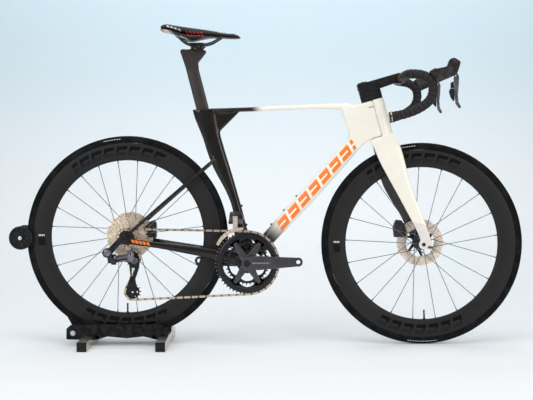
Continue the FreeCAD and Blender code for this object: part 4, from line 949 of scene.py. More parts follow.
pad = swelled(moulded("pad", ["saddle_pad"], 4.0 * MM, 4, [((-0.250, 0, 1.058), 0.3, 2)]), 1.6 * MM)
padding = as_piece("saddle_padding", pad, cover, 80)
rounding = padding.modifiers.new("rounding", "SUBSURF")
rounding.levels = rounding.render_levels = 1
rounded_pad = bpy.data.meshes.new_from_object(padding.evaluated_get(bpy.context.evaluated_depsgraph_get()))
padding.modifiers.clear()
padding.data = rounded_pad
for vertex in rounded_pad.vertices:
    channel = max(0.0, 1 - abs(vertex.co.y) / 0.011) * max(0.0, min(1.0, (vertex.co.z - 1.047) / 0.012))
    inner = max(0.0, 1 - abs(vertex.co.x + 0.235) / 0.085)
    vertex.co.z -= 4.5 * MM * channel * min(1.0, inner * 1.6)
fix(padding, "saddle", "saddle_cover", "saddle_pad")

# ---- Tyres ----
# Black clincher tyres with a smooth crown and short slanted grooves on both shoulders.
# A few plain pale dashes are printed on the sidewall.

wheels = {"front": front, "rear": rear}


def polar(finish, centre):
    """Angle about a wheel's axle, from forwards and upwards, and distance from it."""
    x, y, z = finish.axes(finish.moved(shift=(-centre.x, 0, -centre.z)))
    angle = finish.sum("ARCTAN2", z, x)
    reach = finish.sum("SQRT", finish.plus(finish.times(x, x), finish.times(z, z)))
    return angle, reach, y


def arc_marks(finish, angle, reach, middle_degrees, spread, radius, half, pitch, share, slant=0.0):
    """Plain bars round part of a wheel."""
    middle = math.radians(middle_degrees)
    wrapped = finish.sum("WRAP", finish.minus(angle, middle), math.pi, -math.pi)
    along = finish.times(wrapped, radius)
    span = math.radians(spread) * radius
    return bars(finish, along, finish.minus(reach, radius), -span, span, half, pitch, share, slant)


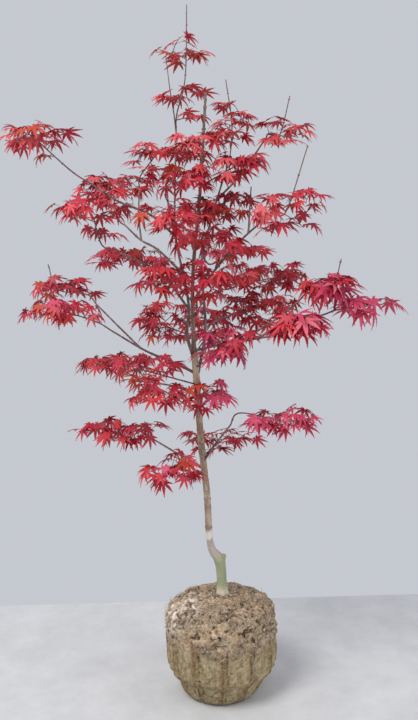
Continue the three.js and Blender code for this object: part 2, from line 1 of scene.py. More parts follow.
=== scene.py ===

Directions: Using the entries above, quote each line verbatim from the first through the line that contains "return angle, reach, y".

Response for this exercise:
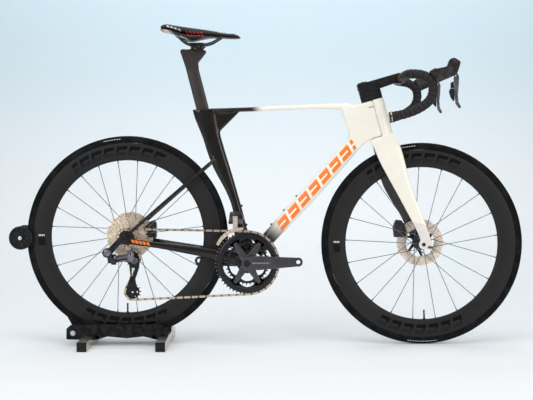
Continue the FreeCAD and Blender code for this object: part 4, from line 949 of scene.py. More parts follow.
pad = swelled(moulded("pad", ["saddle_pad"], 4.0 * MM, 4, [((-0.250, 0, 1.058), 0.3, 2)]), 1.6 * MM)
padding = as_piece("saddle_padding", pad, cover, 80)
rounding = padding.modifiers.new("rounding", "SUBSURF")
rounding.levels = rounding.render_levels = 1
rounded_pad = bpy.data.meshes.new_from_object(padding.evaluated_get(bpy.context.evaluated_depsgraph_get()))
padding.modifiers.clear()
padding.data = rounded_pad
for vertex in rounded_pad.vertices:
    channel = max(0.0, 1 - abs(vertex.co.y) / 0.011) * max(0.0, min(1.0, (vertex.co.z - 1.047) / 0.012))
    inner = max(0.0, 1 - abs(vertex.co.x + 0.235) / 0.085)
    vertex.co.z -= 4.5 * MM * channel * min(1.0, inner * 1.6)
fix(padding, "saddle", "saddle_cover", "saddle_pad")

# ---- Tyres ----
# Black clincher tyres with a smooth crown and short slanted grooves on both shoulders.
# A few plain pale dashes are printed on the sidewall.

wheels = {"front": front, "rear": rear}


def polar(finish, centre):
    """Angle about a wheel's axle, from forwards and upwards, and distance from it."""
    x, y, z = finish.axes(finish.moved(shift=(-centre.x, 0, -centre.z)))
    angle = finish.sum("ARCTAN2", z, x)
    reach = finish.sum("SQRT", finish.plus(finish.times(x, x), finish.times(z, z)))
    return angle, reach, y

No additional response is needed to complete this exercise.